The Dow fell to a low of 6547.05 on March 9, 2009, and has been climbing back since then, aided by low interest rates and stimulus from the US central bank
All but one of the 30 stocks in the Dow Jones Hewlett Packard have risen since the low of 2009, with gains led by American Express (up 489 per cent), mining equipment manufacturer Caterpillar (up 328 per cent), United Health (240 per cent) and Du Pont (213 per cent).
Economic growth in the US remains weak, but US economies have posted two years of strong profit gains as a result of heavy cost cutting and may now be seeing better times.
"The US looks increasingly attractive as a place to locate manufacturing as the abundance of relatively low-cost natural gas has helped spark a revival in the US manufacturing sector," the head of Capital Group Australia, Paul Hennessy, said.
"This means that global companies can look at the US and say 'With cheap energy, wages that haven't budged in 10 years and a relatively secure legal climate, why wouldn't we locate a factory there?"'
But Dr Oliver said the much broader S&P 500 index of US stocks remained shy of its 2007 record and less than 1 per cent above its high in the year 2000 when the US was gripped by the boom in technology stocks. "The broader (US) market has just spun its wheels for the past 13 years," Dr Oliver said.
Quest Asset Management partner Chris Cahill said the rise in global markets was driven by "flow and not fundamentals, and that is where the danger lies". But he said the rise of the US market was now being driven by smaller stocks, unlike Australia, where blue chips are still favoured by investors.
"That implies that buyers viewing the US equity market really feel that the US is off the bottom, QE (quantitative easing) is going to continue . . . and the growth prospects have certainly improved from a very low base," said Mr Cahill.

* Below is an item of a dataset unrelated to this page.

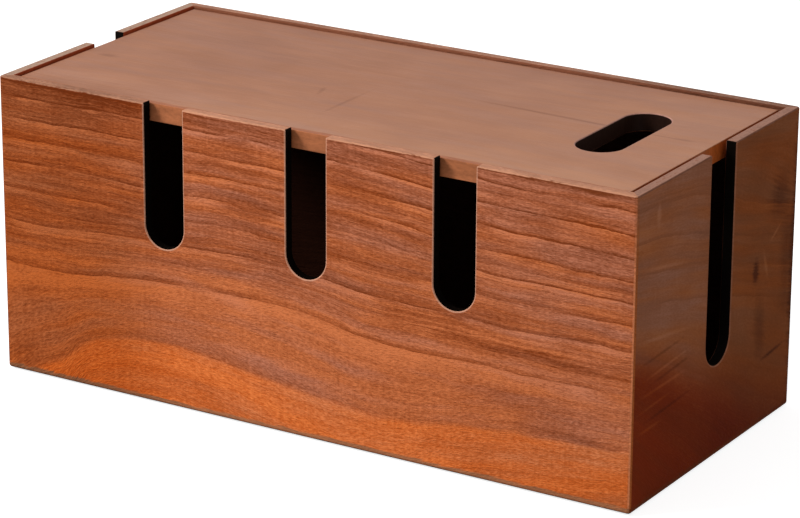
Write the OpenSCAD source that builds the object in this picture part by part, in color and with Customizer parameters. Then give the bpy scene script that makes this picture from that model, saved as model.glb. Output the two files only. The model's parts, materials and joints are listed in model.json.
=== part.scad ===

Hugh Giddy, senior portfolio manager at fund manager Investors Mutual, said he was not convinced by the rally in the US.
"There seems to be a disconnect from real fundamentals of what can be achieved by companies and what the environment they face will be."
Australian investors have been steadily increasing their exposure to foreign shares since 2009 as returns flattened out in the Australian market, with the average fund holding between 21 and 25 per cent of assets in international equities.
They held more than $US111 billion in US equities, according to the latest official count by the US Treasury in June last year.
That amount has almost doubled since its 2009 low of $US61bn, although much of the increase was probably explained by the recovery in prices, rather than by sharply higher allocations to the US, analysts said.
Local investors expect the Australian market to press higher because of investors chasing returns, but cautioned that the market needed to see stronger corporate earnings to sustain earnings.
In the interim profit reporting season that ended last week, average earnings across the market were slightly below last year, dragged down by falling commodity prices that pushed mining company profits lower.
Montgomery Investment Management founder Roger Montgomery said the market was likely to go higher.
"If that happens, it doesn't seem to be justified by the metrics for the companies that we are analysing to produce our intrinsic values."
Evergreen Capital chief investment officer Tim Hannon said he was concerned about the rise in the local market.
"We are not seeing any evidence of strong fundamentals or earnings recovery coming through for our Australian companies," Mr Hannon said.
"So I think in the case of Australia, the rally isn't sustainable and not backed up by fundamentals."